La tecnologia come alleata, non nemica
L’uso consapevole di messaggi, note vocali o condivisione di contenuti multimediali può mantenere un filo di comunicazione costante anche quando si è fisicamente distanti. Studi sull’uso dei media digitali in famiglia indicano che la comunicazione mediata dalla tecnologia può supportare la vicinanza emotiva, soprattutto nelle famiglie con genitori molto impegnati. Un messaggio che richiama una conversazione precedente o mostra di aver pensato a loro può risultare qualitativamente più significativo di una presenza fisica distratta.
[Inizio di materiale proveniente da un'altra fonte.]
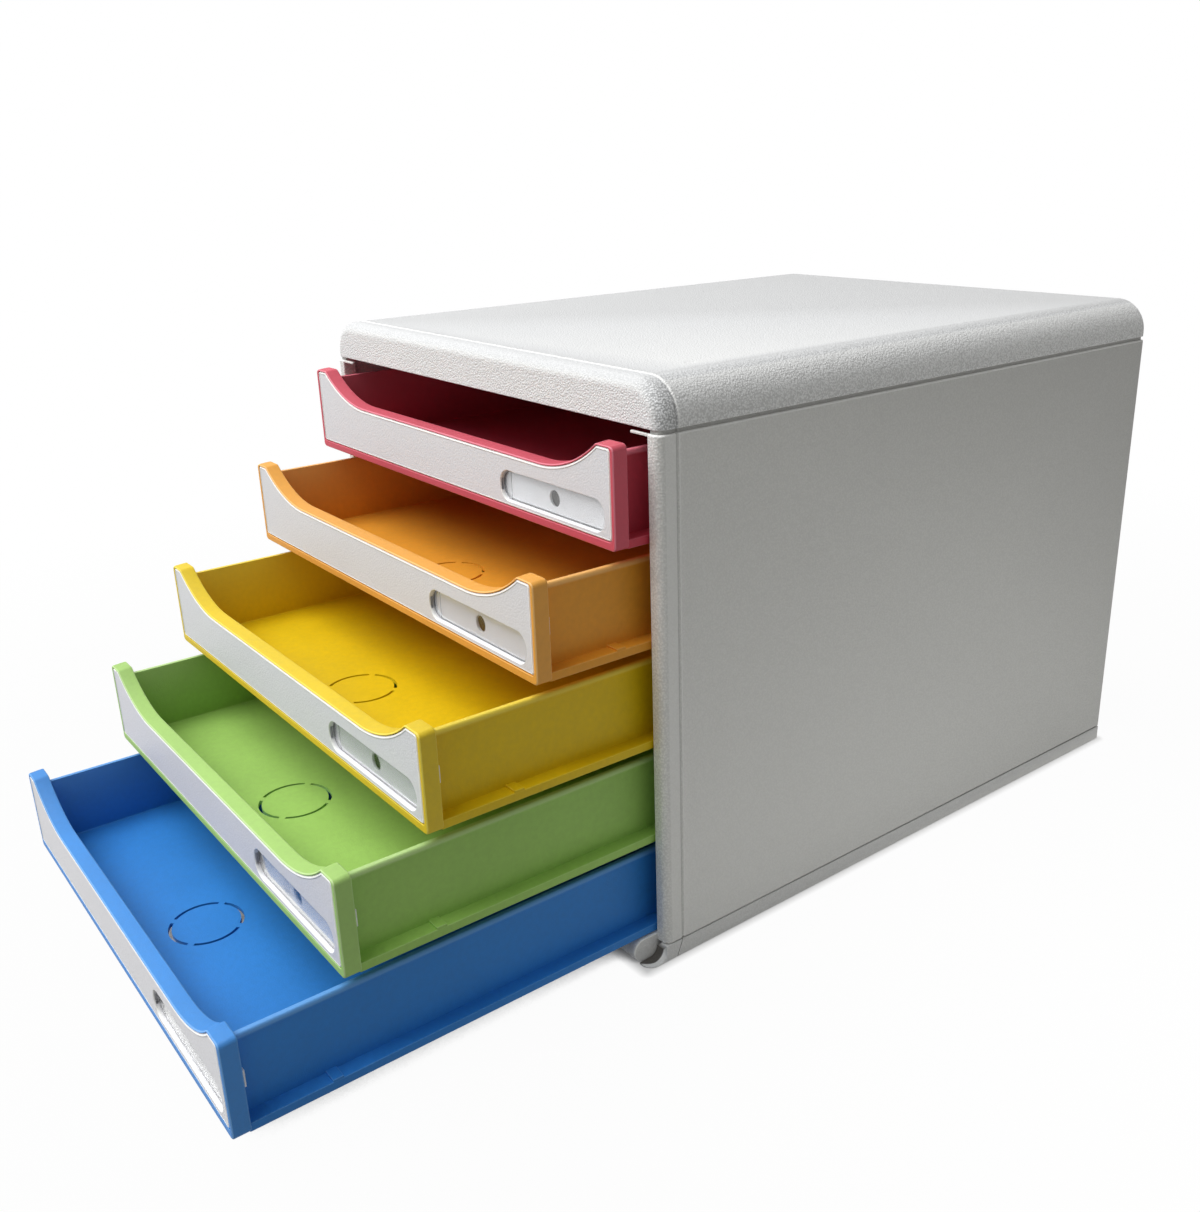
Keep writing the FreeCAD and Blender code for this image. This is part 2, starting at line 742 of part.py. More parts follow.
def make_tray(number):
    """Open tray: dipped front frame, thin walls with a turned-out rim, and a runner each side."""
    label = f"drawer_{number}_tray"
    body = new_body(label)
    rim_top = front_height - mm.rim_drop
    floor_top = mm.tray_floor_lift + mm.tray_floor
    inner_half = tray_side_outer - mm.tray_wall
    lip_half = tray_side_outer + mm.lip_reach
    section = new_sketch(body, f"{label}_section", "XZ_Plane", lift=-mm.front_thickness)
    add_outline(section, tray_section(floor_top, rim_top))
    trough_length = tray_length - mm.front_thickness
    extrude(body, "Pad", f"{label}_trough", section, trough_length, reverse=True)
    box(
        body,
        f"{label}_rear_wall",
        (-tray_side_outer, tray_side_outer),
        (tray_length - mm.tray_wall, tray_length),
        (mm.tray_floor_lift, rim_top),
    )
    box(
        body,
        f"{label}_rear_lip",
        (-lip_half, lip_half),
        (tray_length - mm.tray_wall, tray_length + mm.lip_reach),
        (rim_top - mm.lip_height, rim_top),
    )
    catch_top = mm.runner_thickness + mm.catch_height
    for name, outer, top, front, length in (
        ("catches", runner_side, catch_top, mm.catch_setback, mm.catch_length),
        ("lugs", runner_side + mm.lug_reach, mm.runner_thickness, lug_front, mm.lug_length),
    ):
        outline = new_sketch(body, f"{label}_{name}_outline", "XZ_Plane", lift=-front)
        for side in ("right", "left"):
            add_outline(outline, rectangle(*mirrored(side, inner_half, outer), ZERO, top))
        extrude(body, "Pad", f"{label}_{name}", outline, length, reverse=True)

    frame = new_sketch(body, f"{label}_front_outline", "XZ_Plane")
    border = mm.top_border + mm.plate_gap
    radius = mm.front_corner_radius + border
    add_outline(frame, front_outline(tray_front_half, ZERO, front_height, border, radius))
    block = extrude(body, "Pad", f"{label}_front", frame, mm.front_thickness, reverse=True)
    fillet(
        body,
        f"{label}_front_edge",
        block,
        mm.front_edge_radius,
        lambda points: all(near(point.y, ZERO) for point in points),
    )
    recess = new_sketch(body, f"{label}_recess_outline", "XZ_Plane")
    add_outline(recess, plate_outline(mm.plate_gap))
    extrude(body, "Pocket", f"{label}_recess", recess, mm.plate_thickness)
    cavity = new_sketch(body, f"{label}_cavity_outline", "XZ_Plane")
    add_outline(cavity, plate_outline(-mm.plate_seat))
    extrude(body, "Pocket", f"{label}_cavity", cavity, front_cavity)
    slots = new_sketch(body, f"{label}_clip_slots", "XZ_Plane", lift=-mm.plate_thickness)
    for side in ("right", "left"):
        clip_inner = clip_outer - mm.clip_thickness
        span = mirrored(side, clip_inner - mm.clip_gap, clip_outer + mm.clip_gap)
        bottom = mm.clip_rise - mm.clip_gap
        top = mm.clip_rise + mm.clip_height + mm.clip_gap
        add_outline(slots, rectangle(*span, bottom, top))
    slot_depth = mm.front_thickness - mm.plate_thickness + mm.overrun
    extrude(body, "Pocket", f"{label}_clip_slots_cut", slots, slot_depth)
    ring = new_sketch(body, f"{label}_ring_outline", "XY_Plane", lift=floor_top)
    for corners in ring_slots():
        add_outline(ring, corners)
    extrude(body, "Pocket", f"{label}_ring", ring, mm.tray_floor + mm.overrun)
    place_in_stack(body, number)
    return body


def make_face_plate(number):
    """Plate let into the tray's front, with a label cup and a clip at each end."""
    label = f"drawer_{number}_face_plate"
    body = new_body(label)
    outline = new_sketch(body, f"{label}_outline", "XZ_Plane")
    add_outline(outline, plate_outline(ZERO))
    extrude(body, "Pad", f"{label}_plate", outline, mm.plate_thickness, reverse=True)
    window_rear = mm.label_depth + mm.window_thickness
    space_rear = window_rear + mm.label_space
    cup = new_sketch(body, f"{label}_cup_outline", "XZ_Plane")
    add_outline(cup, label_outline(mm.cup_wall))
    extrude(body, "Pad", f"{label}_cup", cup, space_rear + mm.cup_floor, reverse=True)
    opening = new_sketch(body, f"{label}_opening_outline", "XZ_Plane")
    add_outline(opening, label_outline(ZERO))
    extrude(body, "Pocket", f"{label}_opening", opening, window_rear)
    space = new_sketch(body, f"{label}_space_outline", "XZ_Plane")
    add_outline(space, label_outline(-mm.window_seat))
    extrude(body, "Pocket", f"{label}_space", space, space_rear)
    hole = new_sketch(body, f"{label}_hole_outline", "XZ_Plane")
    add_circle(
        hole,
        (label_left + label_right) / 2,
        (label_bottom + label_top) / 2,
        mm.push_hole_diameter / 2,
    )
    extrude(body, "Pocket", f"{label}_hole", hole, space_rear + mm.cup_floor + mm.overrun)
    pick_bottom = label_bottom + mm.pick_slot_rise
    box(
        body,
        f"{label}_pick_slot",
        (label_left - mm.pick_slot_depth, label_left + mm.pick_slot_depth),
        (mm.pick_slot_setback, mm.pick_slot_setback + mm.pick_slot_width),
        (pick_bottom, pick_bottom + mm.pick_slot_height),
        cut=True,
    )
    clip_inner = clip_outer - mm.clip_thickness
    hook_front = mm.front_thickness + mm.clip_gap
    hook_rear = hook_front + mm.clip_hook_length
    clip_top = mm.clip_rise + mm.clip_height
    for name, outer, front in (
        ("clips", clip_outer, mm.plate_thickness),
        ("hooks", clip_outer + mm.clip_hook_reach, hook_front),
    ):
        outline = new_sketch(body, f"{label}_{name}_outline", "XZ_Plane", lift=-front)
        for side in ("right", "left"):
            add_outline(
                outline, rectangle(*mirrored(side, clip_inner, outer), mm.clip_rise, clip_top)
            )
        extrude(body, "Pad", f"{label}_{name}", outline, hook_rear - front, reverse=True)
    place_in_stack(body, number)
    return body


def make_label_window(number):
    """Clear window that rests on the step inside the label cup."""
    label = f"drawer_{number}_label_window"
    body = new_body(label)
    outline = new_sketch(body, f"{label}_outline", "XZ_Plane", lift=-mm.label_depth)
    add_outline(outline, label_outline(-mm.window_gap))
    extrude(body, "Pad", f"{label}_pane", outline, mm.window_thickness, reverse=True)
    place_in_stack(body, number)
    return body


def make_all():
    bodies = [
        make_top_cover(),
        make_side_panel("left"),
        make_side_panel("right"),
        make_base_tray(),
        make_back_panel(),
        make_bottom_front_rail(),
    ]
    for number in TRAY_NUMBERS:
        bodies += [make_tray(number), make_face_plate(number), make_label_window(number)]
    return bodies


def check_document(bodies):
    """Stop before anything is written if a feature failed or a piece isn't one sound solid."""
    for item in doc.Objects:
        if {"Invalid", "Error"} & set(item.State):
            raise RuntimeError(f"{item.Name} failed: {item.State}")
    for body in bodies:
        if body.Shape.isNull() or not body.Shape.isValid():
            raise RuntimeError(f"{body.Label} has no valid shape")
        if len(body.Shape.Solids) != 1:
            raise RuntimeError(f"{body.Label} is {len(body.Shape.Solids)} solids")


pieces = make_all()
doc.recompute()
check_document(pieces)
os.makedirs("parts", exist_ok=True)
for piece in pieces:
    piece.Shape.exportStep(f"parts/{piece.Label}.step")
    print(f"{piece.Label}: {piece.Shape.Volume / 1000:.2f} cm3")
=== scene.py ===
import math

import bmesh
import bpy
from mathutils import Matrix, Vector


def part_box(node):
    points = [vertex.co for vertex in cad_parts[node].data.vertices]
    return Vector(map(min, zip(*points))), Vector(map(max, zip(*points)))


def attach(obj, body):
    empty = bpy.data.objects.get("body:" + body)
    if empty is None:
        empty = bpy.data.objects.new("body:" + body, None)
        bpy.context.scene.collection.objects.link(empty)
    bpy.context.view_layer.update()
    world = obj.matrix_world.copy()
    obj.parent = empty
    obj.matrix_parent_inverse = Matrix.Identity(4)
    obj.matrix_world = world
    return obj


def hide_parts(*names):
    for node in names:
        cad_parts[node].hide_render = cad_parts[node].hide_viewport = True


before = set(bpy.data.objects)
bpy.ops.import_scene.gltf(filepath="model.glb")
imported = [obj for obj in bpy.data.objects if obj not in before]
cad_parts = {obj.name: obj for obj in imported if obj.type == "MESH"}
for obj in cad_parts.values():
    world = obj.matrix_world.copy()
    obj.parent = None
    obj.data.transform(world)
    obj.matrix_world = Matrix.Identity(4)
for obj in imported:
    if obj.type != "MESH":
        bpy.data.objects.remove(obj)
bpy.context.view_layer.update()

# The view: a short lens close to the tower, above it and off its right front corner, tipped a
# little about its own axis. The tower stands on a white table in a white room.

scene = bpy.context.scene
scene.view_settings.view_transform = "Standard"
lens = bpy.data.cameras.new("view")
lens.sensor_fit = "HORIZONTAL"
lens.sensor_width = 36.0
lens.lens = 36.459
lens.shift_x = -0.0157
lens.shift_y = -0.0078
lens.clip_start = 0.01
lens.clip_end = 60.0
camera = bpy.data.objects.new("view", lens)
scene.collection.objects.link(camera)
to_right = Vector((0.61292, 0.78966, -0.02750))
upward = Vector((-0.25318, 0.22925, 0.93986))
backward = Vector((0.74848, -0.56910, 0.34044))
turn = Matrix((to_right, upward, backward)).transposed().to_4x4()
camera.matrix_world = Matrix.Translation((0.4863, -0.4542, 0.3360)) @ turn
scene.camera = camera


# Table and light: matt white laminate under a broad soft light from above, in front and a little
# to the left, with a weak one lower at the left. The tower's right side has only the room's light.


def linear(code):
    """An sRGB hex colour as the linear colour that a socket takes."""
    channels = [int(code[place : place + 2], 16) / 255 for place in (1, 3, 5)]
    low = [c / 12.92 if c <= 0.04045 else ((c + 0.055) / 1.055) ** 2.4 for c in channels]
    return (*low, 1.0)


def add_node(tree, kind, inputs=None, **settings):
    """Add a node with its settings. An input's value is a constant or the socket it comes from."""
    made = tree.nodes.new(kind)
    for name, value in settings.items():
        setattr(made, name, value)
    for name, value in (inputs or {}).items():
        if isinstance(value, bpy.types.NodeSocket):
            tree.links.new(value, made.inputs[name])
        else:
            made.inputs[name].default_value = value
    return made


def new_material(name):
    material = bpy.data.materials.new(name)
    material.use_nodes = True
    material.node_tree.nodes.clear()
    return material, material.node_tree


def seen_rays(tree):
    """One for the rays that show a thing, straight, mirrored or through glass."""
    rays = add_node(tree, "ShaderNodeLightPath").outputs
    mirrored = add_node(
        tree,
        "ShaderNodeMath",
        {0: rays["Is Glossy Ray"], 1: rays["Is Transmission Ray"]},
        operation="MAXIMUM",
    )
    return add_node(
        tree,
        "ShaderNodeMath",
        {0: rays["Is Camera Ray"], 1: mirrored.outputs[0]},
        operation="MAXIMUM",
    ).outputs[0]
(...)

Trasformare il senso di colpa in energia costruttiva
La colpa cronica tende a essere associata a maggior rischio di stress, ansia e sintomi depressivi, riducendo le risorse mentali disponibili per una genitorialità efficace. Riconoscerla come segnale di quanto si tenga ai propri figli, piuttosto che come prova di inadeguatezza, può modificare il modo in cui la si gestisce. Le madri che lavorano offrono ai figli modelli di determinazione, capacità organizzativa e realizzazione personale. Analisi dei dati nazionali ed europei mostrano che le figlie di madri occupate tendono ad avere aspettative lavorative più alte e una maggiore probabilità di inserimento nel mercato del lavoro. Studi internazionali hanno documentato che crescere con una madre che lavora è associato a maggior partecipazione delle figlie al lavoro retribuito e a ruoli più paritari nella divisione domestica da adulte.
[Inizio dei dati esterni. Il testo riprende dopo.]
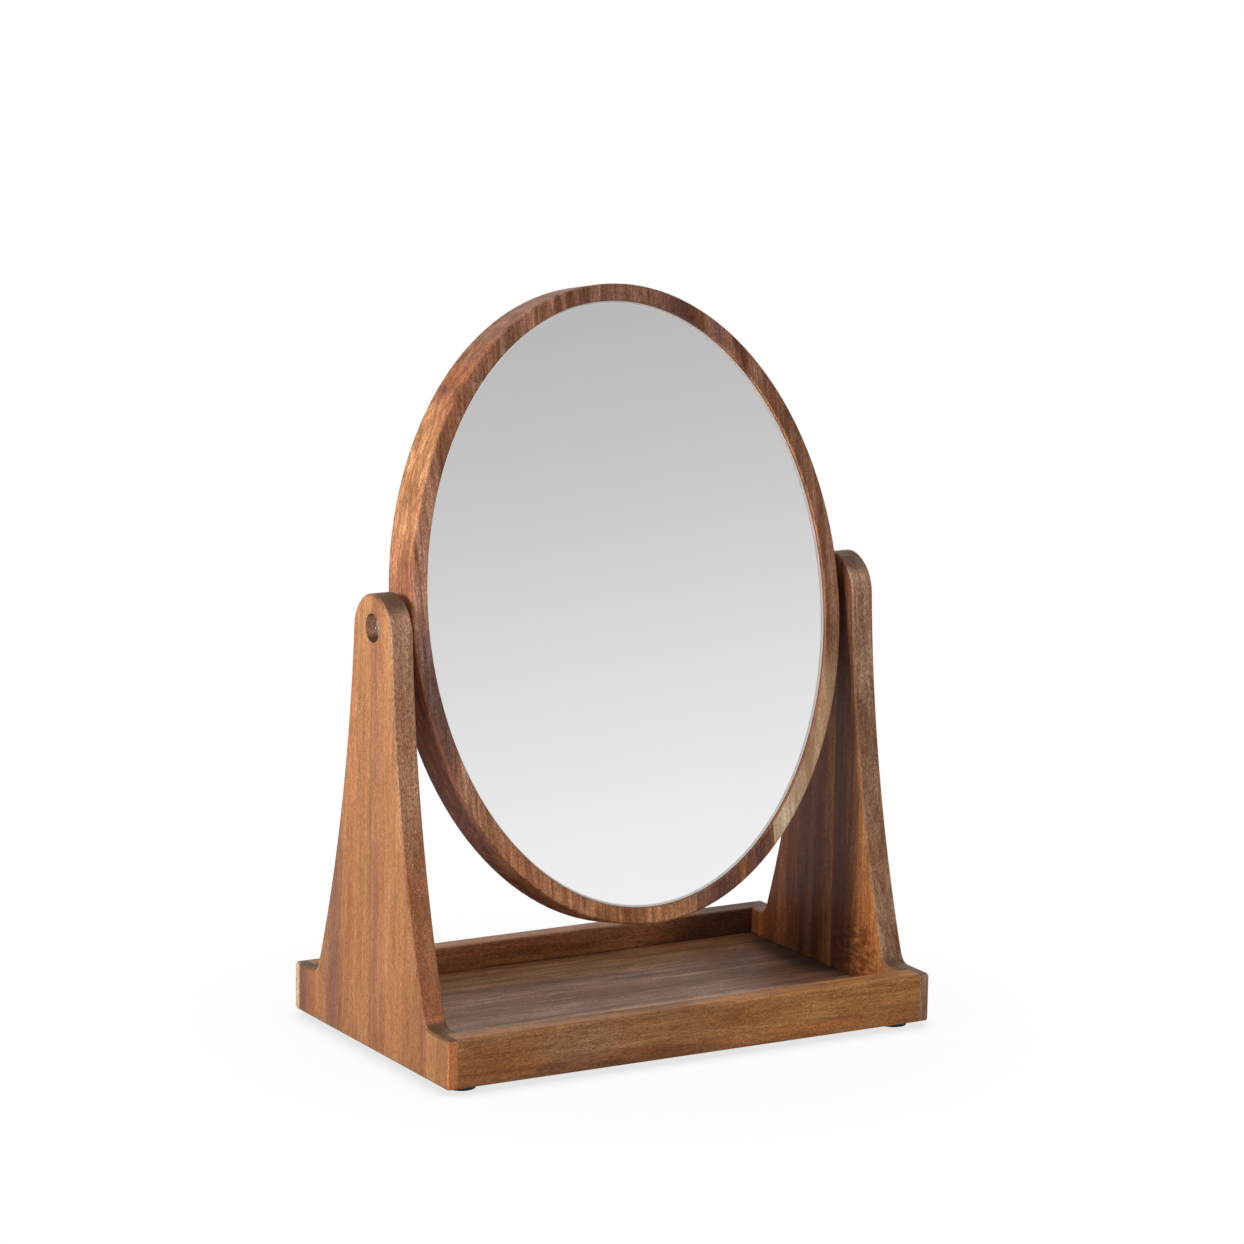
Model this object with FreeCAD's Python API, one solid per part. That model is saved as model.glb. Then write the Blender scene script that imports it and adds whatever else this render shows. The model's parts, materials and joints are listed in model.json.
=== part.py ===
import FreeCAD, Part
import math
import os

# Tabletop mirror that tilts between two side panels, over an open tray.
# Lengths are in millimetres. X runs along the tray, Y from front to back and Z up.
# The origin is on the surface the mirror stands on, under the middle of the tray.

# Mirror: a solid oval board with a shallow pocket that the glass is bonded into.
mirror_width = 221.0
mirror_height = 289.0
frame_thickness = 23.5
frame_band = 7.5            # width of the wooden border seen around the glass
glass_thickness = 3.0
glass_recess = 2.4          # from the border's face back to the glass
glass_clearance = 0.4       # all round, between the glass and the pocket's wall
adhesive_thickness = 0.5
adhesive_radius = 11.0
adhesive_inset = 39.0       # from the pocket's wall in to the ring of dabs
adhesive_count = 4
mirror_lean = 10.9          # degrees that the mirror leans back from upright

# Tray: two side panels with a front and a back rail let into their ends.
panel_thickness = 11.0
side_gap = 3.5              # between the mirror's edge and each side panel
base_depth = 149.0
base_height = 22.5          # height of the rails and of the panels' ledges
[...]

Gli adolescenti osservano più di quanto ascoltino: modelli comportamentali e scelte concrete dei genitori hanno un impatto forte sui loro futuri comportamenti. Vedere una madre che gestisce responsabilità multiple con impegno, che chiede aiuto quando necessario e che si prende cura di sé nonostante la stanchezza trasmette competenze di vita quali autoregolazione, capacità di pianificazione e ricerca di supporto, tutte associate a migliori esiti in età adulta. La fatica non è un fallimento: è la traccia visibile dell’impegno nel perseguire obiettivi che includono, ma non si esauriscono, nella dimensione genitoriale.